Texas isn't so big anymore.

Why not collect it before it gets to the ocean and burn it, let it spin a turbine... that's just an engineering problem, put them on it.
 
That’s right, why recycle it into something like asphalt which causes roads to last longer. Then styrofoam can be frozen and crushed into a powder to absorb oil products floating on top of the water. Right, life goes on....but for only so long !!!
Why not just keep doing things the way we always have been ????

:whip:
 
The plastic continues to break down into smaller and smaller pieces which sounds like a good thing,but eventually it gets inside of living tissue and could potentially disrupt a considerable bit of ocean life. I suppose that isn't a big deal either to some.
 
Hiya,

Mr Trash Wheel Will Save Us!!

MTW-blog-pic-e1463409918904.jpg


http://baltimorewaterfront.com/healthy-harbor/water-wheel/


Frannie
 
The plastic continues to break down into smaller and smaller pieces which sounds like a good thing,but eventually it gets inside of living tissue and could potentially disrupt a considerable bit of ocean life. I suppose that isn't a big deal either to some.

Then there is what happens to the insides of our intestines after consuming small peices of plastic....that was in the fish that so many poor people need to eat !!!
 
Have it your way.

While you're at it, why don't you "unlike" the folks who decided that paper and cardboard containers were going to eliminate our forests, so they traded them in for the plastic you so despise. Now some of those forests are loaded with dead or dying trees that might have been harvested for lumber and or paper products that WILL degrade, but instead are fodder for these nice massive forest fires we've had the past few years.
 
Last year my son sailed in the Transpac race (LA to Honolulu) he encountered this trash, constantly. The racing boats (100-200 returning to LA) lined up to map (in a parallel fashion) the trash on their return trip to LA. It's out there ... not aliens ... trash ... our trash.
 
Have it your way.

While you're at it, why don't you "unlike" the folks who decided that paper and cardboard containers were going to eliminate our forests, so they traded them in for the plastic you so despise. Now some of those forests are loaded with dead or dying trees that might have been harvested for lumber and or paper products that WILL degrade, but instead are fodder for these nice massive forest fires we've had the past few years.

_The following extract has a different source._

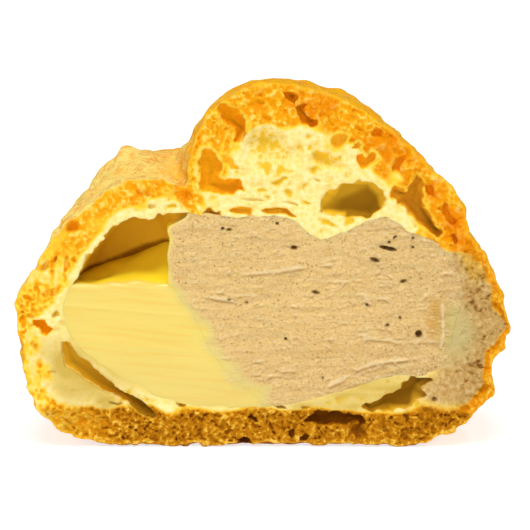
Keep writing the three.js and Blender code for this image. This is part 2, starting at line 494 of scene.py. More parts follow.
CRUST = RoundedBody(
    cut_outline=(
        (3, 41.5), (8, 40.5), (13, 39.4), (17.5, 37.7), (21, 37.9), (26, 39.1), (31, 38.7), (38, 37.8),
        (45, 37.4), (54, 37.7), (64, 38), (76, 38.5), (87, 38.8), (98, 37.4), (106, 34.7), (113, 31),
        (118, 28), (124, 24.8), (129, 27.8), (135, 30.9), (143, 33.2), (152, 35.3), (160, 37.6),
        (171, 40.2), (179, 42.9), (186, 43.3), (194, 43.6), (201, 44.3), (206, 44.2), (212, 42.8),
        (224, 37), (239, 32), (270, 28.6), (299, 31.4), (316, 37.2), (327, 41.1), (334, 42.8),
        (339, 43.6), (343.5, 41.6), (347, 42), (351, 43.1), (356, 42.8),
    ),
    back_outline=(
        (5, 41.5), (12, 39.2), (20, 37.2), (32, 37.2), (50, 37.2), (80, 37), (98, 35), (107, 31.5),
        (117, 29.2), (127, 32), (140, 35), (170, 40), (200, 44.5), (235, 33), (270, 28.6), (305, 33),
        (340, 44),
    ),
    depth=PUFF_DEPTH,
    lobes=(
        Lobe((-0.63, 0.34, 0.67), 0.3, 0.135),
        Lobe((0.2, 0.3, 0.95), 0.36, 0.02),
        Lobe((0.62, 0.5, 0.6), 0.4, 0.015),
        Lobe((-0.1, 0.85, 0.52), 0.42, 0.05),
        Lobe((-0.82, 0.56, 0.1), 0.42, 0.03),
        Lobe((0.84, 0.54, -0.05), 0.34, 0.03),
        Lobe((0.45, 0.88, 0.1), 0.38, 0.05),
        Lobe((-0.42, 0.9, -0.05), 0.4, 0.04),
    ),
)

CAVITY = RoundedBody(
    cut_outline=(
        (2, 34.5), (10, 34), (17, 32.6), (25, 28.8), (31, 26.9), (35, 25.6), (38, 22.8), (41, 19.2),
        (45, 15.6), (50, 14.4), (60, 14.4), (70, 15.2), (99, 15.2), (110, 15.9), (117, 16.9), (123, 18.3),
        (129, 20.1), (140, 24.3), (150, 28.6), (161, 30.7), (171, 32.8), (181, 34.8), (189, 34.2),
        (196, 32.3), (205, 29), (219, 25.4), (247, 20.1), (275, 18.4), (295, 19), (319, 22.1),
        (331, 26.3), (336, 31), (341, 33.4), (348, 33.4), (355, 33.6),
    ),
    back_outline=(
        (5, 34), (55, 24), (95, 19), (130, 24), (175, 33), (215, 27), (270, 18.4), (325, 27),
    ),
    depth=CAVITY_DEPTH,
)


@dataclass(frozen=True)
class Hollow:
    """An air pocket that opens at the cut, drawn by its rim there."""

    rim: Knots  # (x, z) round the opening, in millimetres
    depth: float
    ragged: float = 0.22  # how uneven the rim is
    softness: float = 0.15  # how wide the rim's rounding is
    lean: tuple[float, float] = (0.0, 0.0)  # towards where it is deeper, along X and Z
    toast: float = -1.0  # how toasted its lining is, from 0 to 1, or -1 for the same as the crumb round it
    painted_shade: float = 0.0  # how much shade is painted on its lining, growing with depth
    lip: float = 0.0  # how much paler and flatter the crumb is right round it

    MARGIN = 1.5  # how far round the hollow the piece is worked on, in millimetres
    LEAST_TILT = 0.06  # share of the depth that is left on the side that the hollow leans away from
    MOST_TILT = 1.6

    def away(self, grid: Grid, uneven: np.ndarray) -> np.ndarray:
        """How far each place in the cut is outside the rim, in millimetres.

        Args:
            grid: the places.
            uneven: relief in the cut, with a typical size of 1.

        Returns:
            One distance for each place, below zero inside.
        """
        x, _, z = grid.axes
        away = rim_distance(self.rim, x, z)
        return away + self.ragged * uneven * min(1.0, -away.min())

    def carve(self, field: np.ndarray, looks: dict[str, np.ndarray], grid: Grid, uneven: np.ndarray) -> None:
        """Takes the hollow out of a field, and gives it its lining.

        Args:
            field: the piece's distances, which are changed.
            looks: the crumb's looks in the cut, which are changed.
            grid: where they are.
            uneven: relief in the cut, with a typical size of 1.
        """
        xs, zs = (np.array(column) for column in zip(*self.rim))
        low = np.array((xs.min(), 0, zs.min())) - self.MARGIN
        high = np.array((xs.max(), self.depth, zs.max())) + self.MARGIN
        window = grid.window(low, high)
        flat = (window[0], slice(None), window[2])
        part = Grid(grid.x[window[0]], grid.y[window[1]], grid.z[window[2]])
        x, y, z = part.axes
        away = self.away(part, uneven[flat])
        inward = np.clip(away / away.min(), 0, 1)
        towards = (x - xs.mean()) * self.lean[0] + (z - zs.mean()) * self.lean[1]
        tilted = np.clip(1 + towards / max(np.ptp(xs), np.ptp(zs)) * 2, self.LEAST_TILT, self.MOST_TILT)
        bowl = np.sqrt(1 - (1 - inward) ** 2) * self.depth * tilted
        field[window] = soft_max(field[window], -np.maximum(away, y - bowl), self.softness)
        lined = smooth(away, 0.05, -0.15)
        # The lining gets painted shade, darker with depth and where the hollow leans deeper.
        lining_shade = self.painted_shade * tilted * (0.35 + 0.65 * np.sqrt(inward))
        looks["painted_shade"][flat] += (lining_shade - looks["painted_shade"][flat]) * lined
        ring = self.lip * smooth(away, 0.8, 0.35) * (1 - lined)
        looks["relief"][flat] *= (1 - lined) * (1 - ring)
        looks["toast"][flat] *= 1 - ring
        if self.toast >= 0:
            looks["browned"][flat] *= 1 - lined
            looks["toast"][flat] += (self.toast - looks["toast"][flat]) * lined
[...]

Your missing too much information in your assessment when it comes to the assessment of what use to be our forests. William Randolph Hearst is responsible for the paper industry based upon wood products and the instigator of ilegalizing hemp as the base product for paper that was the main cash crop for farmers and one of the reasons why people today are eating corporate food laced with chemicals. Then because of wood being harvested at an accelerated rate mercury was used in mill ponds to stop wood from splitting from water absorption while sitting in the water and now that mercury is in the lower depths of the ocean challenging our food supply right along with small particles of plastic that will make fish unetible. Plastic in our lives is due to the oil industry oligarchies...

Sure forests need to be thinned out and used in the construction of homes by way of a safe method, but when it comes to the proliferation of economic successes.....nothing is sacred !!!

Not even your health......
 
My wife has been volunteering at our recycling center in our little corner of Alaska and recently the amount of money we can get for clean plastics containers has dropped to near zero.

China's not taking it from us coupled with cheap petroleum is going to make the plastic issues worse, at least in the short term.

I saw a slideshow last earth day showing the huge amounts of debris washed up on Alaska's beaches. In many places it looks like berms dozed up along the tidewater. Since Alaska has twice the coastline as the rest of the country combined there's unfathomable amounts laying out there with no one around to pick it up except near communities which are very sparce. It's really an incredible mess, and the earthquake into Japan really added to it. Most of it will be laying out there into perpetuity as mankind's legacy.